Ikhbar.com: Aroma kayu bakar bercampur harumnya roti panggang yang baru matang memenuhi udara di salah satu sudut permukiman Gaza, Palestina. Perempuan bernama Inshirah Salem Al-Aqra (53), rupanya sedang sibuk bergelut di dapur daruratnya yang dipenuhi tungku dan oven berbahan tanah liat.
Tidak hanya untuk dirinya sendiri, Al-Aqra membuatkan oven tradisional itu untuk siapa saja yang memerlukannya di tengah kelangkaan bahan bakar dan pemadaman listrik yang tega dilakukan Pemerintah Israel.
“Percayalah, memasak dengan oven tanah liat ini akan menghasilkan roti yang lebih kaya rasa,” katanya, dikutip dari Al Jazeera, Sabtu, 25 November 2023.

Baca: Daftar Kelicikan Israel: Dari Kebohongan Jumlah Korban hingga Sewa Tentara Bayaran
Tidak ambil untung
Al-Aqra telah lama menjadi perajin oven dan tungku masak tradisional. Dia membuatnya dengan mencampurkan tanah liat, kotoran hewan, dan jerami. Oven itu dia bentuk sedemikian rupa dengan tangan lalu dijemur.
“Orang-orang dahulu biasa membuat mandi (ayam yang dimasak perlahan) di oven ini. Bisa juga untuk membuat roti,” kata ibu dengan 10 anak tersebut.

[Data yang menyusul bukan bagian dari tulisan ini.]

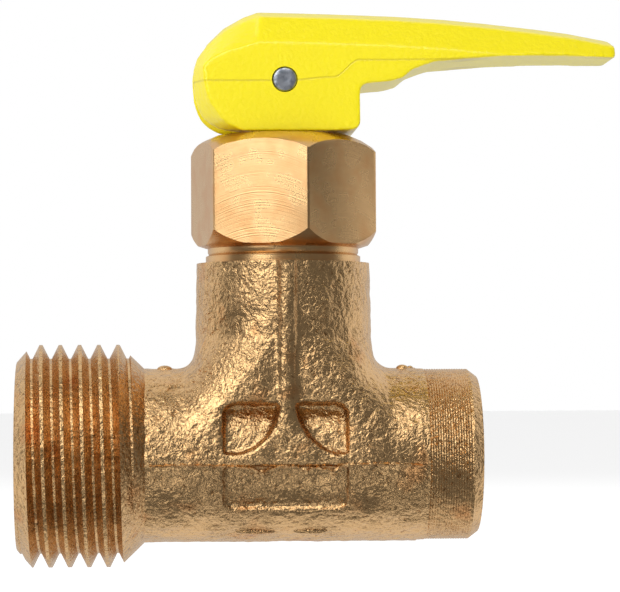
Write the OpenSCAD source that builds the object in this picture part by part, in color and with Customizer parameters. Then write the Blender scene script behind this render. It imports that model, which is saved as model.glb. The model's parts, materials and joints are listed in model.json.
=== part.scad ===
// Lever-operated shut-off valve: a forged brass body with a male inlet thread and a
// female outlet, a hexagon bonnet screwed into its branch, and a painted cam lever that
// lifts a spring-loaded seat disc. Millimetres. The origin is the centre of the inlet
// face, +X runs along the flow to the outlet and +Z along the stem.

/* [Body] */
// Length of the body from the inlet face to the outlet face
body_length = 43.4; // [43:0.1:46]
// Distance from the inlet face to the stem's axis
stem_x = 25.16; // [25:0.01:25.4]
// Radius of the forged run between the two ends
run_r = 8.19; // [8.1:0.01:8.4]
// Radius of the branch at its top face
branch_r = 8.16; // [8.1:0.01:8.3]
// Height of the branch's top face above the run's axis
branch_top = 18.1; // [17.9:0.1:18.4]
// Height of the forging's parting line, below the run's axis
parting_z = -0.9; // [-1.1:0.1:-0.6]
// Depth of the recessed panel on each side
panel_depth = 0.55; // [0.3:0.05:0.6]

/* [Inlet] */
// Outside diameter of the inlet thread
inlet_thread_d = 20.955; // [20.8:0.005:21]
// Pitch of the inlet thread
inlet_pitch = 1.814; // [1.7:0.002:1.85]
// Diameter at the bottom of the inlet thread
inlet_root_d = 18.35; // [18.2:0.05:18.6]
// Radius of the inlet bore
inlet_bore_r = 6; // [5.6:0.1:6.4]
// Depth of the inlet bore
inlet_bore_depth = 12; // [11:0.5:12.5]

/* [Outlet] */
// Radius of the turned outlet end
outlet_r = 8.07; // [8:0.01:8.15]
// Tapping radius of the female outlet
outlet_bore_r = 5.72; // [5.6:0.01:5.8]
// Depth of the female outlet
outlet_depth = 11; // [10:0.5:11.5]

/* [Bonnet] */
// Width of the bonnet's hexagon across its flats
hex_af = 15.8; // [15.6:0.1:16]
// Height of the hexagon's lower face
hex_bottom = 19.5; // [19.4:0.05:19.6]
// Height of the hexagon's upper face
hex_top = 30.2; // [30.1:0.05:30.3]
// Angle of one hexagon corner from the front
hex_turn = 12.3; // [0:0.1:30]

/* [Stem and seat] */
// Radius of the stem
stem_r = 3; // [2.95:0.01:3.02]
// Thickness of the stem's flat tang
tang_width = 4.1; // [4:0.05:4.15]
// Height of the valve seat
seat_z = 6; // [5.9:0.05:6.1]
// Radius of the opening in the valve seat
seat_hole_r = 2.6; // [2.4:0.1:2.7]

/* [Lever] */
// Height of the lever's pin above the bonnet's upper face
pin_height = 4.95; // [4.93:0.01:5.1]
// Width of the lever over its cheeks
lever_width = 10; // [9.8:0.1:10]
// Radius of the lever's pin
pin_r = 1.15; // [1.1:0.01:1.16]

/* [Hidden] */
$fn = 96;
eps = 0.01;

brass = "goldenrod";
steel = "silver";
rubber = "dimgray";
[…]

“Saat perang, semuanya menjadi sangat sulit. Orang-orang membutuhkan tenaga dan kreativitas lebih, bahkan hanya untuk sekadar menyeduh kopi atau teh,” tambahnya.
Menurut Al-Aqra, perang Israel-Hamas menghadirkan banyak kekejaman. Oleh karenanya, ia selalu berharap warga Gaza dikaruniai kesabaran dan tidak gampang menyerah.
Sekarang ini, Al-Aqra mengandalkan satu-satunya keahlian itu sebagai sumber pendapatan bagi keluarga. Ekonominya mendadak hancur setelah pasukan Israel membakar kapal milik sang suami pada bulan lalu.
Bagi yang masih memiliki uang, Al-Aqra membanderol oven garapannya yang berukuran lebar 50 cm seharga 80 shekel atau Rp332.666. Sedangkan untuk ukuran lebih besar, yakni lebar 90 cm dihargai 150 shekel (Rp623.749).
“Saya tidak ingin mengambil keuntungan dari orang lain, terutama pada saat-saat seperti ini,” katanya.
Menampung pengungsi perempuan
Selain itu, Al-Aqra juga telah menjadikan rumahnya sebagai tempat berlindung bagi pengungsi perempuan yang sebelumnya tinggal di gedung-gedung sekolah.
“Tapi, syukurnya, di antara mereka ada yang membawakan saya tepung. Sehingga saya membuatkan roti untuk mereka,” katanya.

“Kalau saya punya air bersih, saya isi jeriken mereka juga.”
Al-Aqra mengaku selalu berdoa agar perang yang telah menewaskan hampir 15.000 warga Palestina dan menghancurkan Jalur Gaza itu segera berakhir.
“Cukup,” katanya.
“Kami telah kehilangan banyak hal. Sudah cukup,” keluh dia.